The pattern: negate each operand and flip all connectives.

Nested De Morgan Application

When expressions are nested, apply De Morgan from the outside in:

Example: $\neg$(P $\land$ (Q $\lor$ R))

1. Outer: $\neg$P $\lor$ $\neg$(Q $\lor$ R)
2. Inner: $\neg$P $\lor$ ($\neg$Q $\land$ $\neg$R)

Each negation that "enters" parentheses flips the operator inside.

De Morgan Simplification Challenge

De Morgan's Laws are a powerful simplification tool:

• Remove outer negations by pushing them inward
• Combine with other laws (double negation, identity, etc.)
• Transform to equivalent but simpler forms

The goal: fewer operations, clearer structure.

Evaluating De Morgan Expressions

De Morgan's Laws give us two equivalent ways to express the same thing:

• $\neg$(P $\land$ Q) $\equiv$ $\neg$P $\lor$ $\neg$Q (negation of AND becomes OR of negations)
• $\neg$(P $\lor$ Q) $\equiv$ $\neg$P $\land$ $\neg$Q (negation of OR becomes AND of negations)

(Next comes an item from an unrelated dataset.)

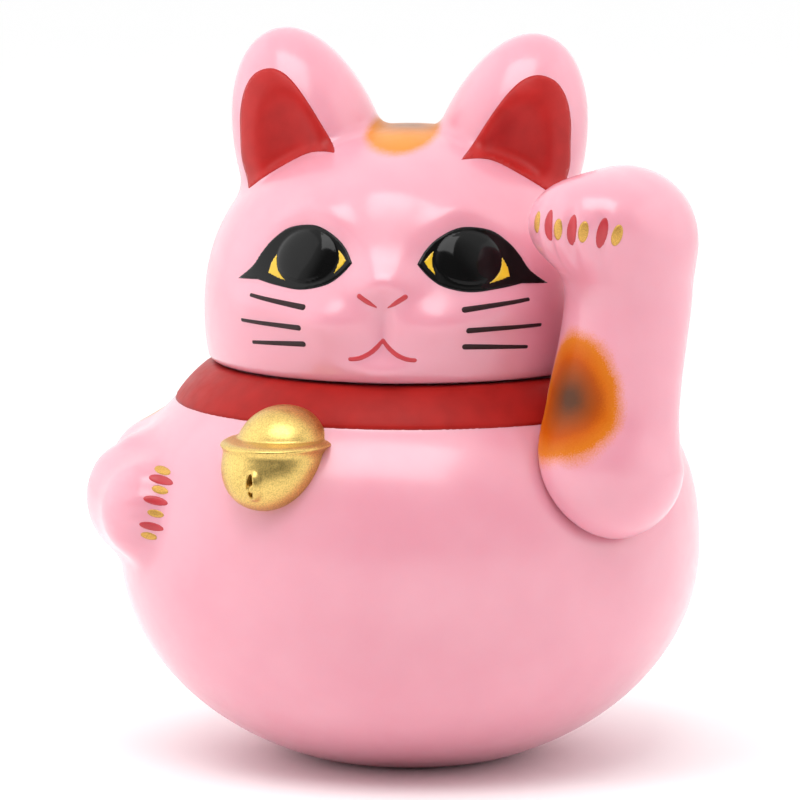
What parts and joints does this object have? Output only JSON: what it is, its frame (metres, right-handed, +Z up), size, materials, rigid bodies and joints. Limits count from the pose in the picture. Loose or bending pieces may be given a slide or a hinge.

Being able to quickly evaluate these expressions builds fluency with the laws.

Catching Contradictions

A contradiction occurs when statements cannot all be true simultaneously.

If we have P $\to$ Q (if P then Q) and we observe $\neg$Q, then by modus tollens we conclude $\neg$P.

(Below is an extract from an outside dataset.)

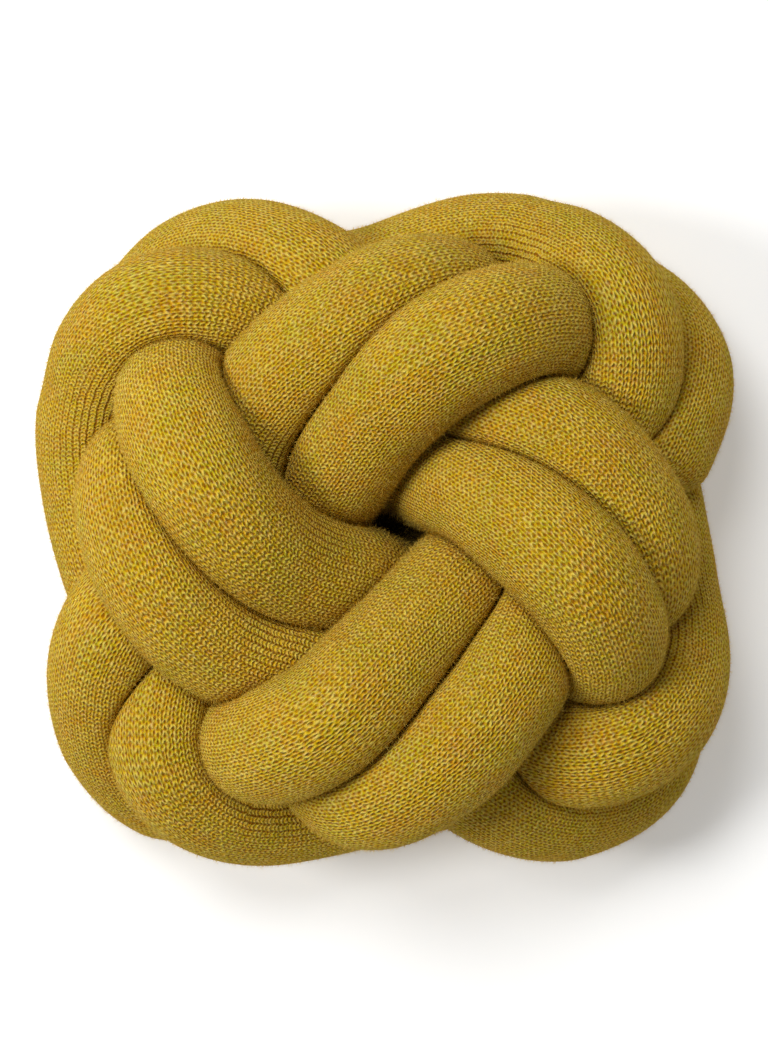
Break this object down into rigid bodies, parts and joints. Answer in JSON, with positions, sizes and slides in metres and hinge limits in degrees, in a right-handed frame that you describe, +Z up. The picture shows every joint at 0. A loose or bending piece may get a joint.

In detective work: "If the butler did it, there would be muddy footprints. There are no muddy footprints. Therefore, the butler didn't do it."

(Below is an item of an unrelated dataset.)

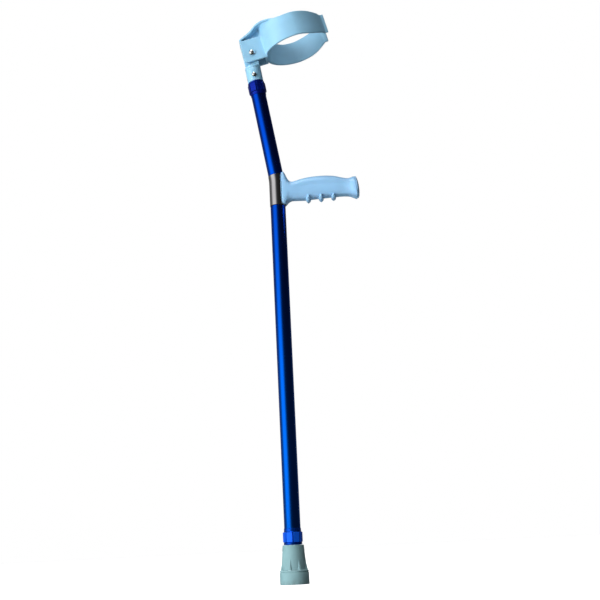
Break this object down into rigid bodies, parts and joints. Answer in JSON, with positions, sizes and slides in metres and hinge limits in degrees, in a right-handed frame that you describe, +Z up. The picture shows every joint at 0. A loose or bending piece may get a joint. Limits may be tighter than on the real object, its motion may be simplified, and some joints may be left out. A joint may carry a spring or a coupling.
{
  "type": "forearm crutch",
  "caption": "Telescopic forearm crutch with a bent tube, a moulded hand grip, an open hinged forearm cuff, sprung height locks, clamp collars and a rubber ferrule.",
  "frame": {"origin": "middle of the ferrule's base, on the floor", "axes": "+Z up the straight shaft, +X the way the hand grip points, so the locking holes are on the +Y side"},
  "size_m": [0.1897, 0.1096, 0.9396],
  "materials": {
    "anodised_blue": "glossy anodised",
    "inner_aluminium": "satin natural",
    "collar_blue": "glossy moulded",
    "cuff_plastic": "semi-gloss moulded",
    "grip_plastic": "semi-gloss moulded",
    "rubber_grey": "matte moulded",
    "polished_steel": "polished",
    "fastener_steel": "nickel plated",
    "nylon": "natural nylon",
    "spring_steel": "rolled"
  },
  "bodies": {
    "leg": {"ferrule": "rubber_grey", "ferrule_washer": "fastener_steel", "leg_tube": "inner_aluminium", "leg_tube_plug": "nylon", "leg_spring_clip": "spring_steel"},
    "leg_button": {"leg_button": "fastener_steel"},
    "shaft": {"main_tube": "anodised_blue", "lower_bush": "nylon", "upper_bush": "nylon", "handle_strap": "polished_steel", "strap_rivet_lower": "fastener_steel", "strap_rivet_upper": "fastener_steel", "handle_core": "fastener_steel", "grip": "grip_plastic", "grip_washer": "fastener_steel", "grip_screw": "fastener_steel", "grip_end_cap": "grip_plastic"},
    "leg_lock_collar": {"leg_lock_collar": "collar_blue"},
    "cuff_lock_collar": {"cuff_lock_collar": "collar_blue"},
    "cuff_post": {"cuff_tube": "inner_aluminium", "cuff_tube_plug": "nylon", "cuff_spring_clip": "spring_steel", "arm_stem": "cuff_plastic", "stem_screw": "fastener_steel", "stem_nut": "fastener_steel"},
    "cuff_button": {"cuff_button": "fastener_steel"},
    "cuff": {"cuff": "cuff_plastic", "cuff_pivot_bolt": "fastener_steel", "cuff_pivot_nut": "fastener_steel", "cuff_pivot_washer_left": "nylon", "cuff_pivot_washer_right": "nylon"}
  },
  "joints": [
    {"name": "leg_length", "type": "slide", "parent": "leg", "child": "shaft", "axis": [0, 0, 1], "range_m": [0, 0.3]},
    {"name": "leg_button_press", "type": "slide", "parent": "leg", "child": "leg_button", "axis": [0, -1, 0], "range_m": [0, 0.0036], "stiffness_N_per_m": 1500, "springref_m": -0.002, "deforming": ["leg_spring_clip"]},
    {"name": "leg_collar_turn", "type": "hinge", "parent": "shaft", "child": "leg_lock_collar", "pos_m": [0, 0, 0.072], "axis": [0, 0, 1], "range_deg": [0, 120]},
    {"name": "cuff_height", "type": "slide", "parent": "shaft", "child": "cuff_post", "axis": [-0.1564, 0, 0.9877], "range_m": [0, 0.075]},
    {"name": "cuff_button_press", "type": "slide", "parent": "cuff_post", "child": "cuff_button", "axis": [0, -1, 0], "range_m": [0, 0.0036], "stiffness_N_per_m": 1500, "springref_m": -0.002, "deforming": ["cuff_spring_clip"]},
    {"name": "cuff_collar_turn", "type": "hinge", "parent": "shaft", "child": "cuff_lock_collar", "pos_m": [-0.02736, 0, 0.81976], "axis": [-0.1564, 0, 0.9877], "range_deg": [0, 120]},
    {"name": "cuff_pivot", "type": "hinge", "parent": "cuff_post", "child": "cuff", "pos_m": [-0.03235, 0, 0.87557], "axis": [0, 1, 0], "range_deg": [-28, 12]}
  ]
}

Spotting contradictions is how alibis unravel.

When to Apply De Morgan

When De Morgan is the right move:

1. Negation outside parentheses. You have $\neg$(compound) and need to simplify or manipulate the terms inside. De Morgan pushes the $\neg$ inward.

2. Converting between AND/OR forms. Preparing for CNF or DNF often requires flipping operators. De Morgan is how you cross the AND/OR boundary under negation.

3. Simplifying nested negations. After applying De Morgan, you may find double negations that cancel, or complement pairs that resolve to constants.

4. Reverse application. Sometimes you want to pull negation outward— combining $\neg$A $\lor$ $\neg$B into $\neg$(A $\land$ B)—to group terms or prepare for further manipulation.